━━━━━ Provided information ━━━━━
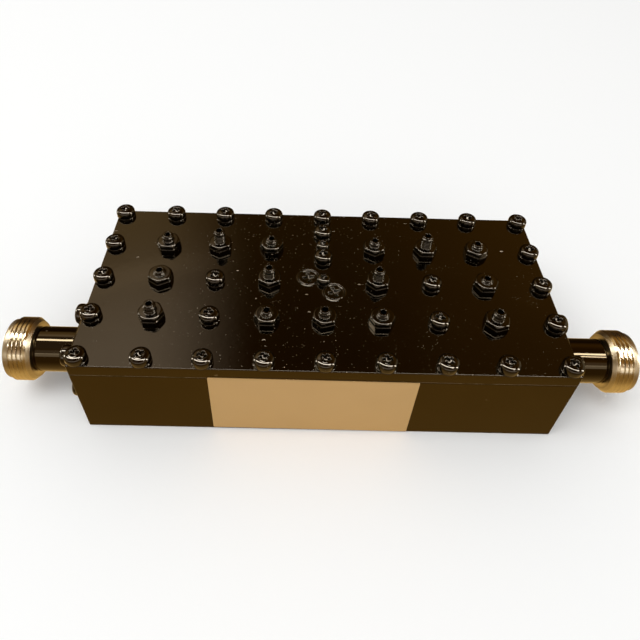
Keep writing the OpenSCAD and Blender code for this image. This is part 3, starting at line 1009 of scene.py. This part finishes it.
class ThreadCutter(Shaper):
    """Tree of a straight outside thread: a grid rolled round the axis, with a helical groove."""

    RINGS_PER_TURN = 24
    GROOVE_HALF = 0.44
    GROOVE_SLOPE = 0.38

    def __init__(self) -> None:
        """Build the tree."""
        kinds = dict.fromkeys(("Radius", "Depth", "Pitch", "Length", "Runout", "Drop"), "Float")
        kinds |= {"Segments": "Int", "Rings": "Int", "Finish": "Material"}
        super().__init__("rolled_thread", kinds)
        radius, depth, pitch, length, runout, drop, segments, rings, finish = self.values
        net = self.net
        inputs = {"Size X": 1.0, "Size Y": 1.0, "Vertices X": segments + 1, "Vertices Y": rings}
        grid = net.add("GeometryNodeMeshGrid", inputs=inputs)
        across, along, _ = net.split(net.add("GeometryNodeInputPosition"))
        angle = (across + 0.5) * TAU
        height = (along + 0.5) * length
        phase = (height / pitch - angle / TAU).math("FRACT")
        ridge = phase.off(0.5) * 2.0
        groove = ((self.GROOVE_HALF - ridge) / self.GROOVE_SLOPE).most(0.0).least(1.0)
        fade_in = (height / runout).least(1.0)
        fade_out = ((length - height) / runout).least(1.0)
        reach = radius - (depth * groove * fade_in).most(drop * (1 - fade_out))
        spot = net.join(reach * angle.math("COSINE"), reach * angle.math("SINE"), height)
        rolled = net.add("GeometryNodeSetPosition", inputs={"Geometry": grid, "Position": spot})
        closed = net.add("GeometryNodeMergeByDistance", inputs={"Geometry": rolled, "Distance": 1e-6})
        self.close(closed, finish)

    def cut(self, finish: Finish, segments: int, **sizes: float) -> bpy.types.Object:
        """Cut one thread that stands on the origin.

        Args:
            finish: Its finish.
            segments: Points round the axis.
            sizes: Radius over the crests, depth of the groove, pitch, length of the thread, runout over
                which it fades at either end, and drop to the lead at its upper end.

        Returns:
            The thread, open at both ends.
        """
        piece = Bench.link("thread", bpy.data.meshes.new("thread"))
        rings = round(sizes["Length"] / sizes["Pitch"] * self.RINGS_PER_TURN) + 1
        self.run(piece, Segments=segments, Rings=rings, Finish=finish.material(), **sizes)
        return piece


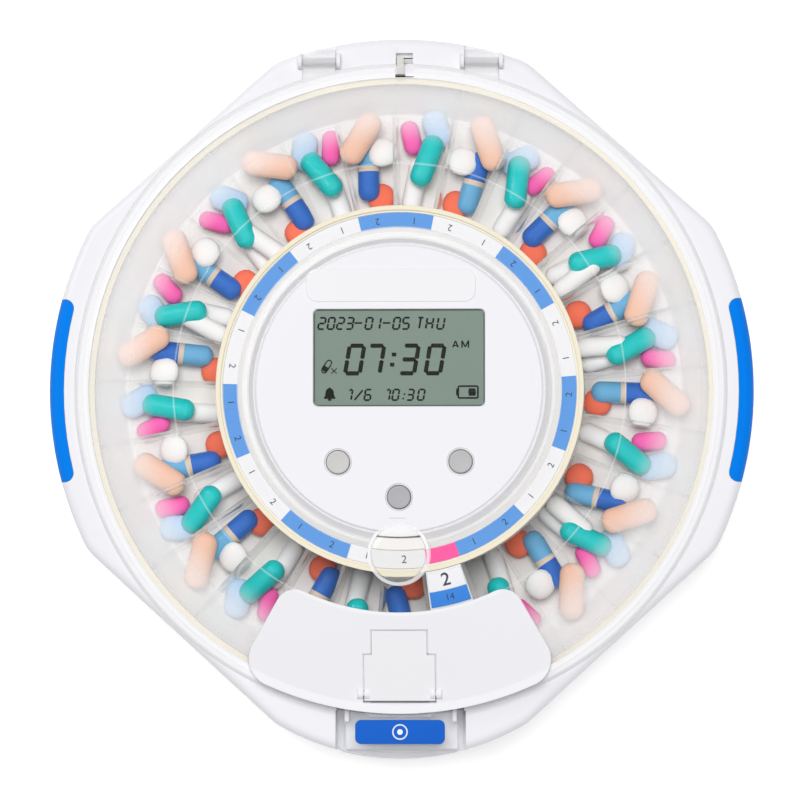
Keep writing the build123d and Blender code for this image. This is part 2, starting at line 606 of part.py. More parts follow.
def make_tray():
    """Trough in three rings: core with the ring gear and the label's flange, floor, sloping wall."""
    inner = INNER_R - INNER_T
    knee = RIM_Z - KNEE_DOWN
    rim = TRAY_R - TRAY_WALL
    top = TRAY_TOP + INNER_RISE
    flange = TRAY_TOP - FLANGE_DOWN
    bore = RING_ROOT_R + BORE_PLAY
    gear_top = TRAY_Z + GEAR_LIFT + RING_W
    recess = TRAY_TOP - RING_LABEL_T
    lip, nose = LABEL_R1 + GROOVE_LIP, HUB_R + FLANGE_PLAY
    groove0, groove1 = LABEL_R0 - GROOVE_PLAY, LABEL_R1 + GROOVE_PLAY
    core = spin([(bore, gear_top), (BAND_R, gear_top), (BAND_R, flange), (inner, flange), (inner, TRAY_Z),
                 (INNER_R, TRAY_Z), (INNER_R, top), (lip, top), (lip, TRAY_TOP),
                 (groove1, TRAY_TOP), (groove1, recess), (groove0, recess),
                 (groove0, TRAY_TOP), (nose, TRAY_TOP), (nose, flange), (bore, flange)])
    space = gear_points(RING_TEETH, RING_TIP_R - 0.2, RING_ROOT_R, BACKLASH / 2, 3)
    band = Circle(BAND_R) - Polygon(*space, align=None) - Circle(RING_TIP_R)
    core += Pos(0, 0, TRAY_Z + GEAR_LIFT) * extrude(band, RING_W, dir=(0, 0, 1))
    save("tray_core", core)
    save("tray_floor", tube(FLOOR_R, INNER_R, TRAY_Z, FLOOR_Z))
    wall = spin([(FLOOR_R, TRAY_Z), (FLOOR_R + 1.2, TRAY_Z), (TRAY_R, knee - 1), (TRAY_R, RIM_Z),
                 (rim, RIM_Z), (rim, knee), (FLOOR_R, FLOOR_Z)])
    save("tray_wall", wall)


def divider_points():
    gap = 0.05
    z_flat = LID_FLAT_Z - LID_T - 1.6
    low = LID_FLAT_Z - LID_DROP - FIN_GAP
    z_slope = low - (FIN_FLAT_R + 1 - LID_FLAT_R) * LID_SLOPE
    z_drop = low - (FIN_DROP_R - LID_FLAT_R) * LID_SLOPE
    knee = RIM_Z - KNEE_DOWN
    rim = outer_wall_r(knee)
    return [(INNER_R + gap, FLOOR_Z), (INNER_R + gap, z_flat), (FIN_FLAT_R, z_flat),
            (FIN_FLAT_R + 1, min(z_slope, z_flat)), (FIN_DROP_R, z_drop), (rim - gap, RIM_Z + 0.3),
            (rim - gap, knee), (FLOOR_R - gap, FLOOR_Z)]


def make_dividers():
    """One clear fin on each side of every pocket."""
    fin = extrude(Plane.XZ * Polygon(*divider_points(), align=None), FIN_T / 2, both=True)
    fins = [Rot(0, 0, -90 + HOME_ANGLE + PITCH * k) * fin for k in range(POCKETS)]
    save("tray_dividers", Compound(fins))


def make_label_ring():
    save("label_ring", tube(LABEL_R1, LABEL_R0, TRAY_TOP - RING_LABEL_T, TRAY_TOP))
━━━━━
#### [Work to do]
Print exactly, and only, the lines beginning at the top of the listing and ending at the line with "GROOVE_SLOPE = 0.38".

#### [Solution to the exercise]
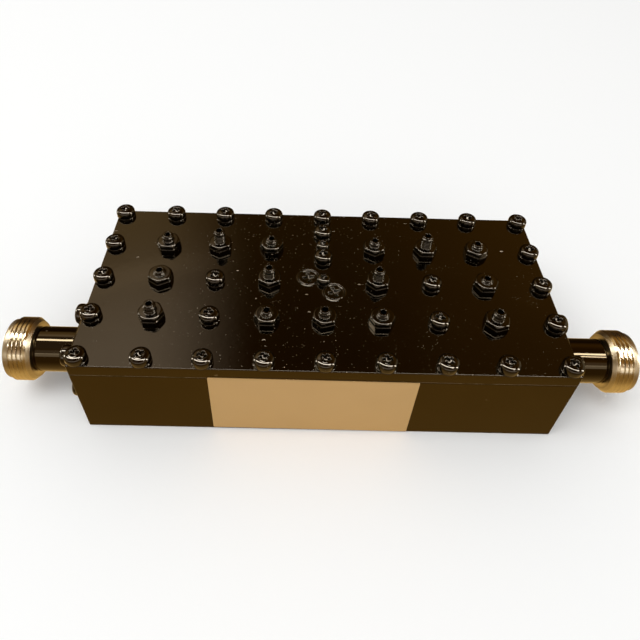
Keep writing the OpenSCAD and Blender code for this image. This is part 3, starting at line 1009 of scene.py. This part finishes it.
class ThreadCutter(Shaper):
    """Tree of a straight outside thread: a grid rolled round the axis, with a helical groove."""

    RINGS_PER_TURN = 24
    GROOVE_HALF = 0.44
    GROOVE_SLOPE = 0.38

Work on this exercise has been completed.